The other UK entertainer, Robbie Williams, can also hold an audience in the palm of his hand - but he has only two public personae: alcoholic stud boy-band member and recovering alcoholic stud solo performer. No matter how talented, his presence on life's great stage provokes only a couple of queries. Will he find love? And, can he stay dry?

Madonna, in contrast, with her great skill for marketing herself, plays a game of enigma variations. Attending a premiere in her underwear, is she old-fashioned cheesecake, a porn toy for men? Or, is she revealing the power of the female to turn male lewdness against itself. Is she, as many have pondered, saying: fuck me, or fuck you?

The contradictions and conundrums have continued into middle age. The canny girl who arrived from Michigan in New York with only $35 in her pocket and who is now a sophisticated superstar, still has a juvenile desire to shock on stage. During her Cardiff performance, she suddenly yelled of Blair: "You can go to Texas and suck Bush's dick!" These days, hardly enough to cause even a nun to twitch.

At the same time, in private, when not wrapped from head to toe in a towelling burqa on the beach; she dresses like an advert for the post-war Scottish tweed industry and rears her two children as if they were living in a time capsule in the 1950s. Able to take her pick of men, she marries Guy Ritchie, a man who displays not even a fraction of the maturity of the latest Big Brother reject. So, what's it all about Madge? It's the pick 'n' mix variety of her personal life and the questions that help to keep us hooked.

Perhaps, too, there's another bond between Madonna and her fans: namely, her deification of excess. Tickets for the Confessions tour range from £80 to £150 each. Madonna has issued a fact sheet explaining why a little entertainment costs so dear. Glitter ball, laser lights, 350 roadies; a crown of thorns (what else?); 22 dancers and video of famished Africans. (Madge has never been strong on irony.
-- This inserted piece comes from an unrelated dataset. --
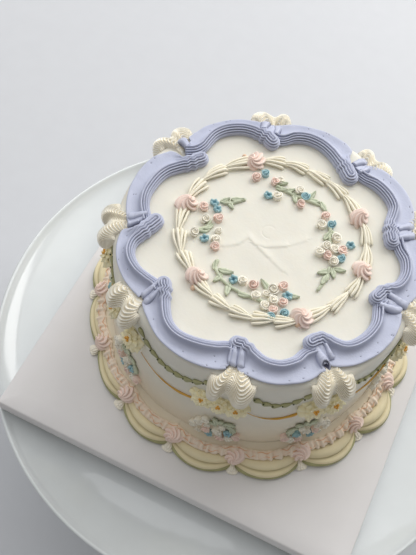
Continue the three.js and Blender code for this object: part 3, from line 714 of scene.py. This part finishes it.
def make_shells(k):
    """Pair of ruffled tongues over the edge, whose ridges run in a wave from side to side."""
    local = random.Random(20 + k)
    angle = CUSPS[k][0] + local.uniform(-0.4, 0.4) - (4.2 if k == 5 else 0.0)
    spacing = {4: 1.5, 5: 2.35}.get(k, 2.0)
    t = np.linspace(-1, 1, 81)
    w = np.linspace(0, 1, 151)[:, None]
    valley = local.uniform(-0.12, 0.12)
    q = np.where(t < valley, (t + 0.5 - valley / 2) / (-0.5 - valley / 2),
                 (t - 0.5 - valley / 2) / (0.5 - valley / 2))
    inner = (1 - np.cos(math.pi * np.clip(q, -1, 0))) / 2
    outer = (1 - np.sqrt(1 - 0.97 * np.clip(q, 0, 1) ** 2)) / 0.83
    left = smooth(0.35, -0.35, t)
    tip = mix({5: 28.0, 7: 27.5}.get(k, 31.5), {7: 26.0}.get(k, 29.0), left)
    tip = tip + mix(local.uniform(-1, 1), local.uniform(-1, 1), left)
    lag = 8.0 * inner + 11.0 * outer
    v = tip * w - lag * mix(0.45, 1.0, w) + 0.5 * np.sin(4 * t + 2 * k + 3 * w)
    path, run = curve([[62, 0, 85.2], [70, 0, 87.0], [75, 0, 88.3], [79.6, 0, 87.8], [83.3, 0, 84.9],
                       [85.3, 0, 80.5], [85.1, 0, 75.6], [83.2, 0, 71.4], [80.6, 0, 68.6]], 0.25)
    v = v + math.hypot(8, 1.8)
    r0 = np.interp(v, run, path[:, 0])
    z0 = np.interp(v, run, path[:, 2])
    slope_r = np.interp(v, run, np.gradient(path[:, 0], run))
    slope_z = np.interp(v, run, np.gradient(path[:, 2], run))
    arch = 1 - 0.5 * inner - 0.88 * np.clip(q, 0, 1) ** 3.6
    base_r, base_z = np.minimum(r0, WALL - 0.3), np.minimum(z0, TOP - 0.2)
    phase = w * 31 / spacing + 0.12 * np.sin(5 * t + k) + 0.1 * np.sin(9 * w + 3 * t)
    lines = 0.5 * np.cos(2 * math.pi * phase) + 0.08 * np.cos(4 * math.pi * phase)
    ridge = 1.15 * lines * (0.45 + 0.55 * arch)
    end = np.sqrt(np.clip(1 - ((w - 0.94) / 0.06) ** 2, 0, 1))
    full = arch * np.where(w < 0.94, 1, np.maximum(end, 0.05))
    r = base_r + (r0 - base_r) * full - slope_z * ridge * full
    z = base_z + (z0 - base_z) * full + slope_r * ridge * full
    r = np.where(z < TOP - 2, np.maximum(r, WALL + 0.15), r)
    z = np.where(r < (76.5 if k == 5 else 72.5), np.minimum(z, TOP + 0.9), z)
    half = 11.4 * mix(0.42, 1.0, smooth(9.0, 25.0, v)) * mix(1, 0.93, left)
    flare = FLARES[k] * 2.6 * smooth(0.7, 1.0, t * np.sign(FLARES[k])) * (1 - w) ** 0.6
    lean = local.uniform(-1.2, 1.2) * w
    side = angle + np.degrees((t * half + flare + lean) / 80.0)
    top = polar(side, r, z)
    bottom = polar(side, np.minimum(base_r, WALL - 0.5) - 0.6, base_z - 0.8)
    # Painted shade in the valleys between the ridges.
    tone = 0.75 * smooth(0.12, -0.42, lines) + 0 * t
    soup = Soup()
    soup.slab(top, bottom, 0, tone)
    soup.piece(f"cream_shells_{k + 1}", [CREAM], [f"shell_pair_{k + 1}"])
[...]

The thoughts of Quentin Bell come to mind about the billions of dollars that might be spent making the thin fatter, instead, are devoted to making the fat thinner.)

The price tag has also paid for 4,000 Swarovski crystals embedded in Madonna's belt. Is it really necessary? "Because you're worth it", The Star seems to be telling her fans, exploiting the advertising theology that turns excess into a virtue.

For some, Madge is the woman who has it all. By which they mean, (the 47-year-old, hands apart), she is in a Groundhog Day of her own making - forever young. Except, of course, what is left out, is the answer to the one question that hurts. How does she do it?

An exhibitionist with a huge talent, she is prepared to sacrifice many of the pleasures of life for a punishing regime of denial that has to be, Madonna, the work in constant progress. Can she keep going? Disco star; prophet of plastic pop; punk princess - what will Madonna do next? Or, might she, like Cher and Tina Turner before her, icons in their own way, eventually find that the effort of holding back the clock, to be worshipped by strangers, no longer has appeal?

At the beginning of the Confessions show, Madonna dismounts from the back of the male dancer who wears a bridle and bit, and in black riding gear, whip in hand, she asks the audience, "Are you ready to ride with me?"

So far, apparently, the answer is an orgasmic, yes, yes, yes.